Bear in mind that if you use all 16 drives it does not leave any for the rest of your backups so you may just want to use the eight but multilplex with a value of 6 also so that you can run up to 48 jobs at the same time which allows you to split up each policy into 6 streams.

Backing up to disk would also be a great advantage and if you could use de-dupe then the option would be to use the NetBackup Accelerator to reduce backup times

There is a bottleneck in every system be it network, disk I/O, fragmentation etc. - you just need to identify the bottleneck (which will tell you the minimum tome that the backup could be done in) and make sure all other components can manage that speed.

If simply dragging the data from disk is the issue then flashbackup may also assist, though that would mean just the 8 streams as it works per volume and will backups empty space too

Hope this gives you some ideas

View solution in original post

6 REPLIES 6

Yasuhisa_Ishika
Level 6
Partner Accredited Certified

Do you enabled multistreaming in each policy? If not, NetBackup create only 1 job for each policy.
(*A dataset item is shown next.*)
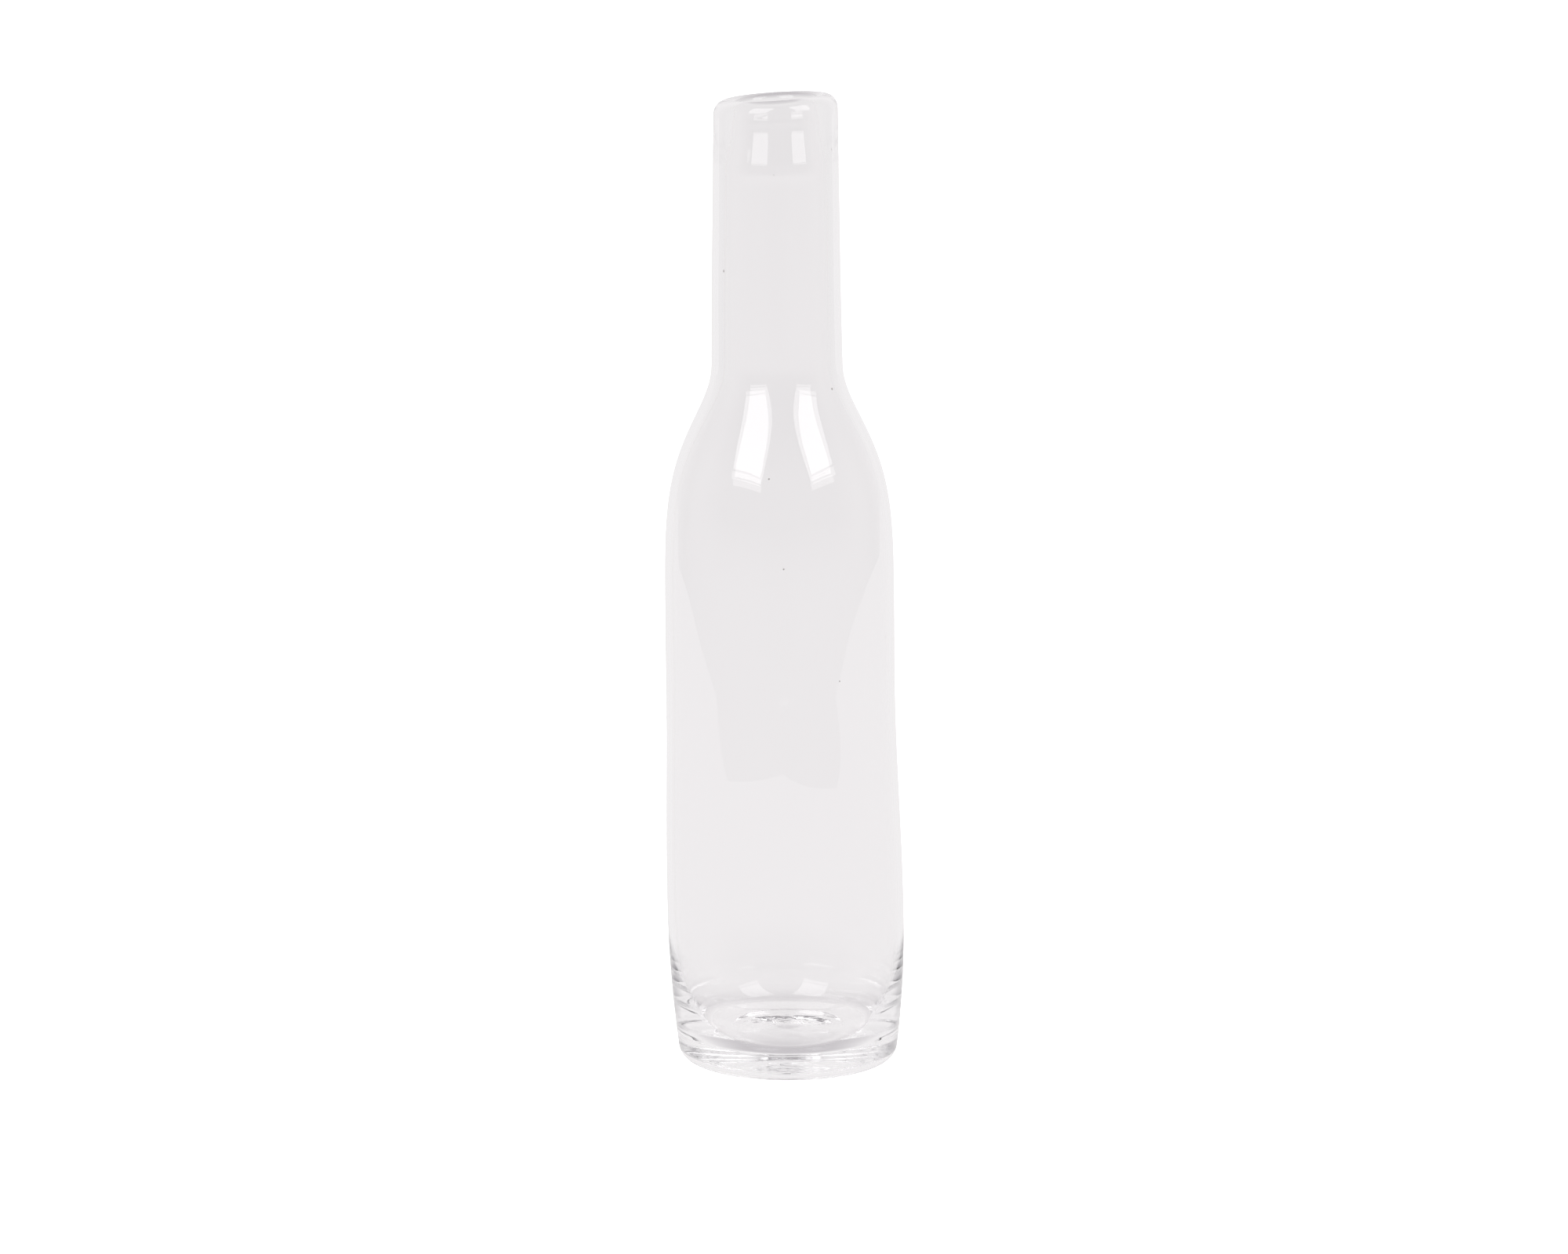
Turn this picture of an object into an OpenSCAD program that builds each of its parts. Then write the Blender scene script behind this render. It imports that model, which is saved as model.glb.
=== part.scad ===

And each job goes active with the drive assigned for it(unless you configure multiplexing). 8 policies will take 8 drives.

In general, it is better to device backup target into smaller piece and run them simultaneously if you have enough resources.

Mark_Solutions
Level 6
Partner Accredited Certified

With that size of data your problem could actually be the network?

You have 120TB of data to transfer - if you have a 1gb network (assuming practical rate of 80MB/s) then that would take 436 hours or 18 days

As you have complete it in 5 days i assume you network is teamed or of higher throughput.

The solution here would probably be to have several fibre HBAs in the client and make it a SAN Media Server with direct access to the tape drives

You then need to split each volume into streams and use multiplexing to get the data running to tape in such a way that all streams can run.

Bear in mind that if you use all 16 drives it does not leave any for the rest of your backups so you may just want to use the eight but multilplex with a value of 6 also so that you can run up to 48 jobs at the same time which allows you to split up each policy into 6 streams.

Backing up to disk would also be a great advantage and if you could use de-dupe then the option would be to use the NetBackup Accelerator to reduce backup times

There is a bottleneck in every system be it network, disk I/O, fragmentation etc. - you just need to identify the bottleneck (which will tell you the minimum tome that the backup could be done in) and make sure all other components can manage that speed.

If simply dragging the data from disk is the issue then flashbackup may also assist, though that would mean just the 8 streams as it works per volume and will backups empty space too

Hope this gives you some ideas

mph999
Level 6
Employee Accredited

It also depends on the layout of the disks holding the data you wish to backup.

It you try and run say 8 backups of different bits of the data, but this is all read of the same one or two physical disks, the performace will drop through the floor.

Proper backup design starts with understanding the individual clients.

jonnyguitar
Level 4

This is great. Thanks for your help everyone.

sksujeet
Level 6
Partner Accredited Certified

I guess you are new to Forum, Please mark the post that helped you most, also you can mark you own post as solution if you have done some specific steps that resolved the issue.

This way it can help others directly going to solution and giving some points to the person who helped you.

revarooo
Level 6
Employee

With tha amount of data, you might be better off looking at using deduplication for you backups.

Have you considered PureDisk or adding MSDP storage?